Perhaps I’m the only one not amused by this. I know, I’m risking a Queen Victoria comparison.
I get that sex is super, smashing, great (look at what you could’ve won) and at times, hilarious, addictive and sensational. Take a look around my site and I think you’ll soon realise that I’m no prude. I just have no idea why so many insist on ‘sexing up’ parts of life that don’t call for it and have been created specifically without any trace of sex. Love and romance, yes. Not hot, sweaty, ‘ram me up against the wall and stick your fist into my pre-lubed cavities’ sex.
Due to a number of reasons, most notably my unusual upbringing and consequential struggles to fit into normal life, I feel over protective of Disney and similar animated works. They’re designed to be not only family friendly but the classic Disney movies are incredibly endearing with their focus on innocence and unbelievably clear ethics when it comes to good and evil. Maybe with the exception of Who Framed Roger Rabbit – that barely seems like it was made by Disney at all.
Every so often a contact sends me some Disney porn Tumblr link, or a sexed up Disney scene on Twitter or by email. There doesn’t seem to be a clear distinction between vanilla and fetish; from the Beast fucking Belle with his great furry wolf type penis to Snow White being chained up in a dungeon and lesbian fucked by her Stepmother the Evil Queen. Gang banged by the 7 Dwarves. Jasmine fucked in chains by Jafar. The Little Mermaid losing her shells. Tinkerbell and her pin-up ass.
Now, we’re all being treated to what the Disney prince penis might look like. If you’d care to imagine.
Does any flash of flesh or human shape drawn or real really require a society-wide erection? I propose a ‘time out’ for sex obsessed adults who seem to focus on any ounce of filth and sex they can conjure, wherever they may look. What’s next – Sleeping Beauty revenge porn? Cinderella on page 3 to get the money for food?
Can we not have any part of life untouched by the lube-smeared hand of copulation-crazed adults?
I know that this article won’t change matters and in fact it’s another example of my unpopular opinions. Just yesterday I was exclaiming on Facebook how ridiculous it is that people are going ditsy over the latest comic book cover which seemingly depicts the ‘gloriously presented arse’ of Spider Woman. Hey guys: hate to break it to you but we’ve been presented with Spiderman, Superman and Batman’s snugly presented cock ‘n balls beneath the ‘supertight’ Lycra for years. Get over it. And anyway, that’s what happens when you get a porn artist to drawn your mainstream Marvel comic book cover. It was hardly ever going to be a Hans Christian Andersen illustration was it. Not even Quentin Blake.

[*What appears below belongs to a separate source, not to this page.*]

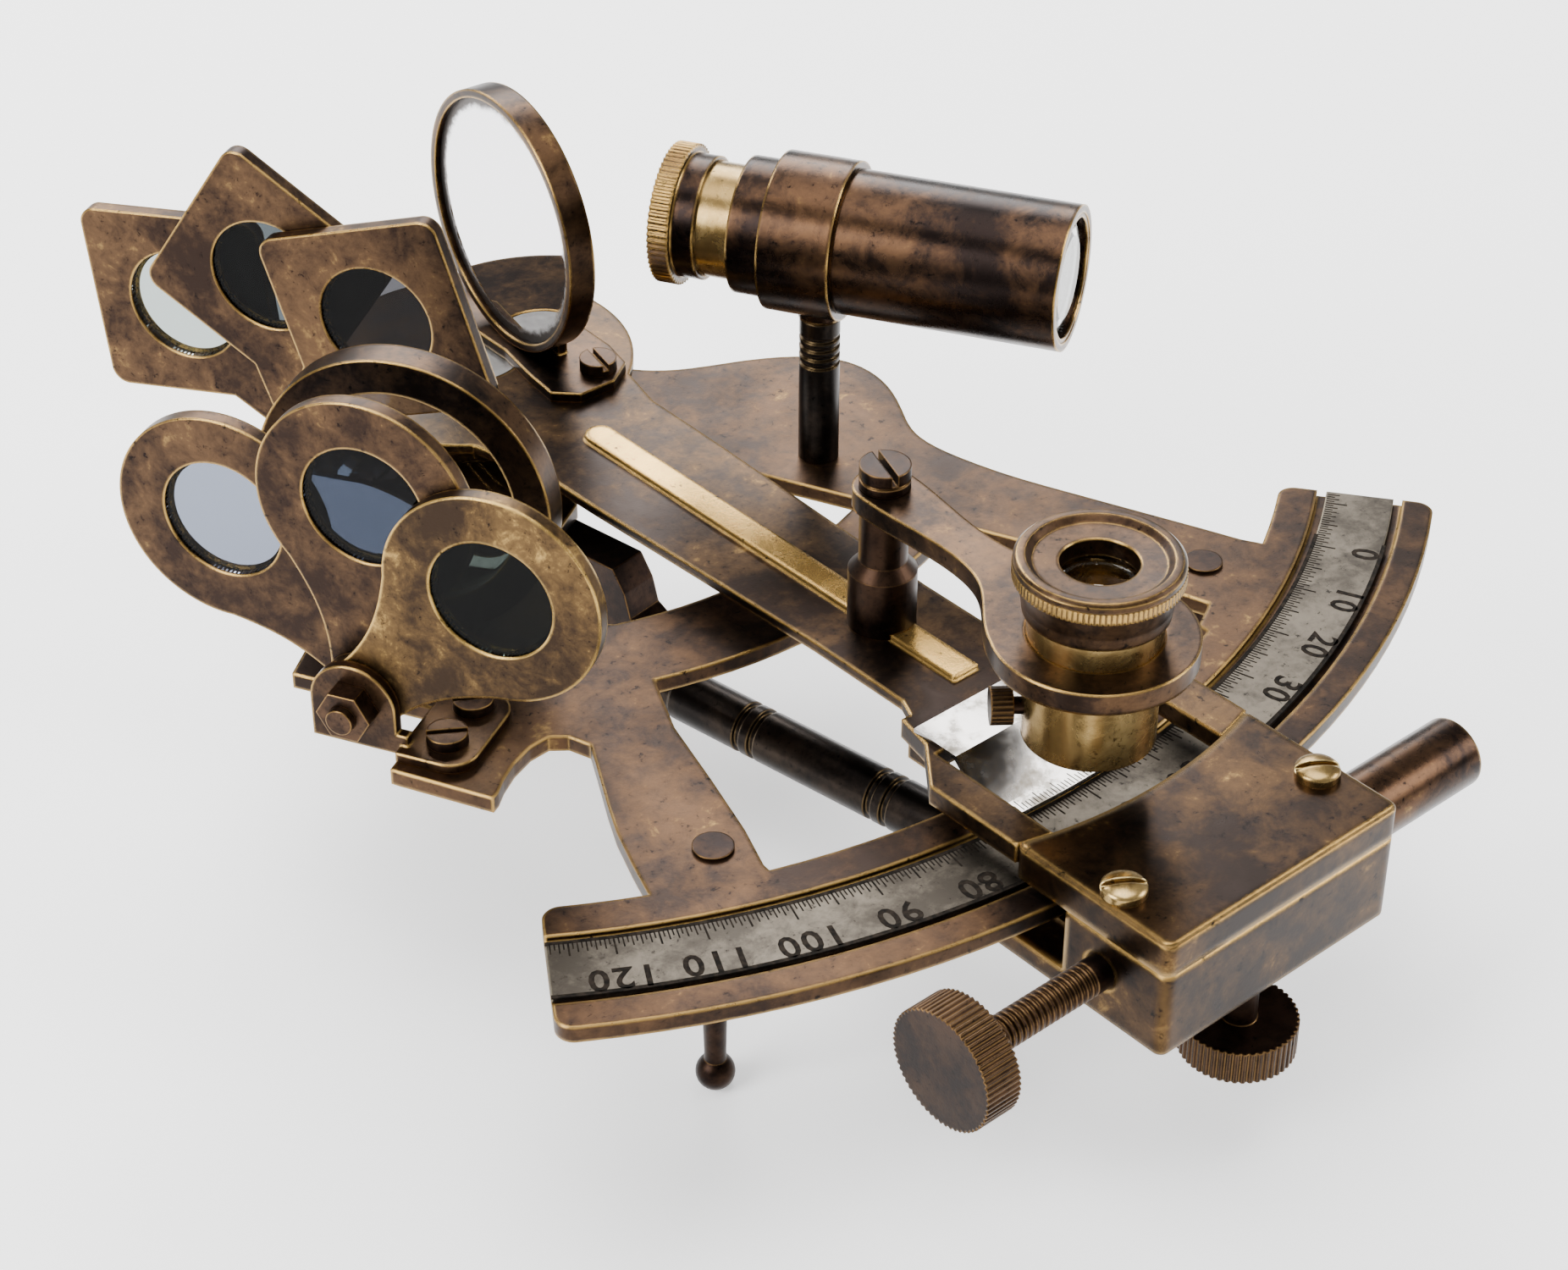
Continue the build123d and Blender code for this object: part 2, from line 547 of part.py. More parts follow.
# ---- shades ----------------------------------------------------------------------------------------
shade_thick = 2.2
shade_gap = 0.3
shade_step = shade_thick + shade_gap
shade_bolt_radius = 1.95
pivot_level = 6.4              # shade pivots above the limb's top face
bracket_thick = 1.6
filter_radius = 8.9
filter_thick = 1.4


def round_shade():
    """Round shade built flat: pivot at the origin, glass towards +Y, face at Z = 0, body below."""
    reach = 30.0
    rim = 15.8
    body = disc(0, reach, -shade_thick, rim, shade_thick)
    with BuildSketch(Plane.XY.offset(-shade_thick)) as sk:
        with BuildLine():
            Polyline((-5.2, -3.0), (5.2, -3.0), (5.4, 3.0))
            Spline((5.4, 3.0), (6.8, 10.5), (14.2, reach - 7.0), tangents=((0.05, 1.0), (0.55, 0.75)))
            Line((14.2, reach - 7.0), (-14.2, reach - 7.0))
            Spline((-14.2, reach - 7.0), (-6.8, 10.5), (-5.4, 3.0), tangents=((0.55, -0.75), (0.05, -1.0)))
            Line((-5.4, 3.0), (-5.2, -3.0))
        make_face()
    body += extrude(sk.sketch, shade_thick)
    body += disc(0, 0, -shade_thick, 6.0, shade_thick)
    return body, reach


def square_shade():
    """Square shade hung by one corner, same layout."""
    reach = 28.2
    half = 15.0
    square = Pos(0, reach, -shade_thick / 2) * Rot(0, 0, 45) * Box(2 * half, 2 * half, shade_thick)
    square = fillet(square.edges().filter_by(Axis.Z), 2.6)
    neck = [(-4.6, 0), (4.6, 0), (7.0, reach - 10.5), (-7.0, reach - 10.5)]
    body = square + plate(neck, -shade_thick, shade_thick) + disc(0, 0, -shade_thick, 5.4, shade_thick)
    return body, reach


def glazed(body, reach):
    """Cut the pivot hole and the stepped seat; return the frame and its dark glass."""
    body = body - disc(0, 0, -9, shade_bolt_radius + run_fit, 20)
    body = body - disc(0, reach, -9, filter_radius - 0.5, 20)
    body = body - disc(0, reach, -0.4 - filter_thick, filter_radius, 9)
    lens = disc(0, reach, -0.4 - filter_thick, filter_radius, filter_thick)
    return body, lens


round_facing = -154.2
round_front = 86.6             # front face of the nearest round shade
round_across = 24.0
round_angles = (46.1, 87.2, 136.3)
square_facing = -153.0
square_front = 33.7
square_across = -12.3
square_angles = (62.2, 101.5, 140.3)


def shade_set(shape_of, azimuth, front, across, angles):
    frames = []
    glasses = []
    for i, angle in enumerate(angles):
        body, lens = glazed(*shape_of())
        offset = front - i * shade_step
        for part, where in ((body, frames), (lens, glasses)):
            where.append(facing(Rot(0, 0, angle - 90) * part, azimuth, offset, across, top + pivot_level))
    return frames, glasses


def shade_mount(azimuth, front, across, base_in, base_out, base_far, eye):
    """Bracket, bolt, hex nut and washers of a shade stack."""
    face = front + gap
    up = level_box(azimuth, face, face + bracket_thick, across - eye, across + eye, top, top + pivot_level)
    up += facing(rod(eye, bracket_thick), azimuth, face, across, top + pivot_level)
    low = level_box(azimuth, face - 0.2, face + bracket_thick, across - eye - 1, across + base_far, top - 10, top)
    base = level_box(azimuth, base_in, face + 3.4, across + base_out, across + base_far, top, top + bracket_thick)
    corners = base.edges().filter_by(Axis.Z).sort_by(lambda e: e.center().dot(Vector(*level_point(azimuth, 0, 1), 0)))
    base = fillet(corners[-2:], 4.0)
    bridge = level_box(azimuth, face, face + bracket_thick, across, across + base_out + 1.0, top, top + 3.2)
    bracket = up + base + bridge - low
    bore = facing(Pos(0, 0, -30) * rod(shade_bolt_radius + run_fit, 60), azimuth, face, across, top + pivot_level)
    bracket -= bore
    back = front - 3 * shade_step - 0.1
    nut_face = face + bracket_thick
    shank = rod(shade_bolt_radius, nut_face + 4.2 - back)
    head = Pos(0, 0, -2.2) * rod(3.4, 2.3) - Pos(0, 0, -2.4) * Box(9, 0.9, 1.2)
    bolt = facing(shank + head, azimuth, back, across, top + pivot_level)
    nut = extrude(RegularPolygon(3.5, 6, major_radius=False), 3.0)
    nut -= Pos(0, 0, -1) * rod(shade_bolt_radius, 9)
    nut = facing(nut, azimuth, nut_face, across, top + pivot_level)
    washers = []
    for i in range(1, 3):
        ring = Pos(0, 0, 0.05) * (rod(4.6, shade_gap - 0.1) - Pos(0, 0, -1) * rod(shade_bolt_radius, 3))
        washers.append(facing(ring, azimuth, front - i * shade_step, across, top + pivot_level))
    return bracket, bolt, nut, washers


round_frames, round_glasses = shade_set(round_shade, round_facing, round_front, round_across, round_angles)
square_frames, square_glasses = shade_set(square_shade, square_facing, square_front, square_across, square_angles)
round_bracket, round_bolt, round_nut, round_washers = shade_mount(
    round_facing, round_front, round_across, 73.0, 7.0, 17.6, 6.4)
square_bracket, square_bolt, square_nut, square_washers = shade_mount(
    square_facing, square_front, square_across, 26.2, 6.2, 16.6, 5.6)
round_screws = []
for d, h in ((85.2, 36.4), (77.0, 36.4)):
    sx, sy = level_point(round_facing, d, h)
    round_screws.append(slotted(sx, sy, top + bracket_thick, 2.9, 1.7, 1.3, bracket_thick + plate_thick - 0.3, -35))
    round_bracket -= disc(sx, sy, top - 1, 1.3, 20)
    frame -= disc(sx, sy, plate_low - 1, 1.3, 20)
square_screws = []
for d, h in ((34.2, -1.0), (29.2, -1.0)):
    sx, sy = level_point(square_facing, d, h)
    square_screws.append(slotted(sx, sy, top + bracket_thick, 2.2, 1.5, 1.1, bracket_thick + plate_thick - 0.3, 25))
    square_bracket -= disc(sx, sy, top - 1, 1.1, 20)
    frame -= disc(sx, sy, plate_low - 1, 1.1, 20)

# ---- telescope on its threaded post ----------------------------------------------------------------
scope_angle = -61.35
scope_level = top + 38.2
scope_post_along = 56.9
scope_post_radius = 3.1
holder_radius = 11.9
holder_from = 50.6
holder_to = 61.6
body_radius = 10.8
scope_end = 95.2
draw_radius = 8.6
holder_bottom = scope_level - holder_radius


def scope(shape, at):
    x, y = polar(at, scope_angle)
    return lying(shape, scope_angle, x, y, scope_level)


px, py = polar(scope_post_along, scope_angle)
scope_post = disc(px, py, plate_low, 2.2, 4.0)
scope_post += disc(px, py, top, scope_post_radius, holder_bottom - 1.6 - top)
scope_post += disc(px, py, holder_bottom - 1.8, 2.0, 3.0)
for i in range(4):
    scope_post -= tube(px, py, holder_bottom - 9.5 + i * 1.5, 6.0, scope_post_radius - 0.4, 0.7)
frame -= disc(px, py, plate_low - 1, 2.2, 10)

holder = scope(rod(holder_radius, holder_to - holder_from), holder_from)
holder += disc(px, py, holder_bottom - 1.4, 3.3, 4.0)
holder -= scope(rod(body_radius - 0.5, 40), holder_from - 10)
holder -= disc(px, py, holder_bottom - 3.0, 2.0 + run_fit, 6.4)

bore_radius = 9.6
main_tube = scope(rod(body_radius, scope_end - holder_to), holder_to)
main_tube += scope(rod(body_radius - 0.5, holder_to - holder_from + 5.4), holder_from - 5.2)
main_tube += scope(rod(10.3, 5.2), holder_from - 5.2)
main_tube -= scope(rod(bore_radius, 60), 47.5)
main_tube -= scope(rod(draw_radius + run_fit, 60), 40)
lens_seat = scope_end - 3.2
objective = rod(bore_radius, 2.0) + Pos(0, 0, 1.0) * scale(Sphere(bore_radius - 0.5), (1, 1, 0.24))
objective = scope(objective - Pos(0, 0, -9) * rod(20, 9), lens_seat)
retainer = scope(rod(bore_radius, 0.5) - Pos(0, 0, -1) * rod(bore_radius - 0.7, 4), scope_end - 0.6)
objective &= scope(rod(bore_radius, 2.6), lens_seat)
stop_ring = scope(rod(bore_radius, 1.5) - Pos(0, 0, -1) * rod(bore_radius - 1.3, 4), lens_seat - 1.5)

draw_tube = scope(rod(draw_radius, 17.0) - Pos(0, 0, -1) * rod(draw_radius - 0.9, 30), 38.0)
eye_cell = scope(rod(9.3, 3.6), 36.4)
eye_cell += scope(knurled(10.6, 3.2, 64, 0.5), 33.3)
eye_cell -= scope(rod(draw_radius, 3.0), 38.0)
eye_cell -= scope(rod(6.6, 9.0), 35.0)
eye_cell -= scope(rod(3.6, 9.0), 32.0)
eye_lens = scope(rod(6.6, 1.8), 35.0)

# ---- handle under the frame ------------------------------------------------------------------------
handle_angle = -82.5
handle_x = -9.8
handle_y = -57.5
handle_level = top - 22.0
handle_radius = 4.0
handle_long = 61.0


def handle_plate(points, thick):
    """Upright plate in the handle's own vertical plane: points are (along, height above the limb)."""
    with BuildSketch(Plane.XZ.offset(-thick / 2)) as sk:
        with BuildLine():
            Polyline(*points, close=True)
        make_face()
    shape = extrude(sk.sketch, thick)
    return Pos(handle_x, handle_y, top) * Rot(0, 0, handle_angle) * shape


handle_profile = [(0, 0), (3.4, 0), (3.4, 2.0), (handle_radius, 2.6)]
for at in (15.6, 18.4, 40.4, 43.2):
    handle_profile += [(handle_radius, at - 0.6), (handle_radius - 0.7, at - 0.5),
                       (handle_radius - 0.7, at + 0.5), (handle_radius, at + 0.6)]
handle_profile += [(handle_radius, handle_long - 2.6), (3.4, handle_long - 2.0), (3.4, handle_long),
                   (0, handle_long)]
handle = lying(lathe(handle_profile), handle_angle, handle_x, handle_y, handle_level)
tenon = lying(Pos(0, 0, -3.0) * rod(1.8, handle_long + 6.0), handle_angle, handle_x, handle_y, handle_level)
handle += tenon
front_bracket = handle_plate([(-50.0, -plate_thick), (-8.5, -plate_thick), (-6.3, -6.0), (-5.2, -10.0), (-1.2, -12.5), (0.0, -15.5),
                              (0.0, -27.0), (-8.5, -27.0), (-12.0, -21.0), (-14.2, -15.5), (-15.9, -10.0),
                              (-18.0, -6.2), (-22.0, -5.2), (-50.0, -5.2)], 6.4)
rear_bracket = handle_plate([(handle_long, -27.0), (handle_long, -15.5), (handle_long + 2.5, -9.0),
                             (handle_long + 4.0, -5.0), (handle_long + 5.0, -plate_thick), (handle_long + 15.0, -plate_thick),
                             (handle_long + 15.0, -5.0), (handle_long + 10.5, -6.0), (handle_long + 8.0, -12.0),
                             (handle_long + 7.0, -20.0), (handle_long + 6.0, -27.0)], 6.4)
front_bracket -= tenon
rear_bracket -= tenon

# ---- export ----------------------------------------------------------------------------------------
turn_arm = Rot(0, 0, arm_angle)
save("frame_plate", frame)
save("scale_strip", strip)
save("limb_and_hub_feet", feet + [hub_foot])
save("hub_bearing", bearing)
save("pivot_pin", pivot_pin)
save("handle_rod", handle)
save("handle_brackets", [front_bracket, rear_bracket])
save("horizon_base", horizon_pad)
save("horizon_ring", horizon_ring)
save("horizon_glass_clear", clear_pane)
save("horizon_glass_silvered", silver_pane)
save("horizon_retaining_ring", spring_ring)
save("shade_brackets", [round_bracket, square_bracket])
save("shade_bolts", [round_bolt, square_bolt])
save("shade_nuts", [round_nut, square_nut])
save("shade_washers", round_washers + square_washers)
save("frame_screws", pad_screws + round_screws + square_screws)
for i in range(3):
    save("round_shade_" + "abc"[i], round_frames[i])
    save("round_shade_glass_" + "abc"[i], round_glasses[i])
    save("square_shade_" + "abc"[i], square_frames[i])
    save("square_shade_glass_" + "abc"[i], square_glasses[i])
save("telescope_post", scope_post)
save("telescope_holder", holder)
save("telescope_tube", main_tube)
save("objective_lens", objective)
save("objective_rings", [retainer, stop_ring])
save("draw_tube", draw_tube)
save("eyepiece_cell", eye_cell)
save("eye_lens", eye_lens)
save("index_arm", arm_world)
save("vernier_plate", turn_arm * vernier)
save("vernier_rivets", [turn_arm * r for r in vernier_rivets])
save("index_mirror_base", mirror_base)
save("index_mirror_screws", base_screws)
save("index_mirror_rim", index_rim)
save("index_mirror_glass", index_glass)
turn_carriage = turn_arm * Pos(0, carriage_shift, 0)
save("clamp_box", turn_carriage * box)
save("clamp_box_cover", turn_carriage * cover)
save("cover_screws", [turn_carriage * s for s in cover_screws])
save("spring_barrel", turn_carriage * barrel)
save("barrel_spring", turn_carriage * spring)
save("spring_plunger", turn_carriage * plunger)
save("clamp_block", turn_carriage * block)
save("clamp_screw", turn_carriage * clamp)
save("tangent_screw", turn_carriage * tangent)
save("reader_post", turn_arm * post)
save("reader_pivot_screw", turn_arm * reader_screw)
save("reader_arm", turn_arm * reader_arm)
save("reader_tube", turn_arm * lens_tube)
save("reader_eyepiece", turn_arm * eyepiece)
save("reader_lens", turn_arm * reader_lens)
save("reader_set_screw", turn_arm * set_screw)
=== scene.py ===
"""Brass vernier sextant standing on its three feet, dressed piece by piece in the order it goes together."""
import math
import random
import bmesh
import bpy
from mathutils import Matrix, Vector


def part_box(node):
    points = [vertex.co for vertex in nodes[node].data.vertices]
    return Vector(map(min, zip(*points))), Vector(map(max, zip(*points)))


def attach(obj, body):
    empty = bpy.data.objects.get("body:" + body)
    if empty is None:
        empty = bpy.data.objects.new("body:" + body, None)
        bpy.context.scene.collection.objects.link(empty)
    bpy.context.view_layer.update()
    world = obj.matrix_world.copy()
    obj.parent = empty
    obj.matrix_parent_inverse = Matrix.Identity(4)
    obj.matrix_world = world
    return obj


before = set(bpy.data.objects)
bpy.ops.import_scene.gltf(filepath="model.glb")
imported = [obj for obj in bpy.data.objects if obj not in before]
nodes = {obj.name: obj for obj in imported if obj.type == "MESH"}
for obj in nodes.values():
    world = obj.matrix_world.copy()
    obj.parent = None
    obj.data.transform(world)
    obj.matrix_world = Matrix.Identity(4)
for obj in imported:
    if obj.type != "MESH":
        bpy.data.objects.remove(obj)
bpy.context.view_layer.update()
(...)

Please could we stop sexing up the innocence and leave just a small area of life untouched, as a clean part of childhood? Why can’t we just enjoy seeing things through innocent, untouched by adulthood eyes – at least temporarily? There’s enough porn on the internet, whether real people or illustrated. I know this comes across a little ‘won’t somebody think of the children‘, but please stop feeding your wank bank with pieces of my childhood and sullying shared memories of films and entertainment I enjoy with my kids.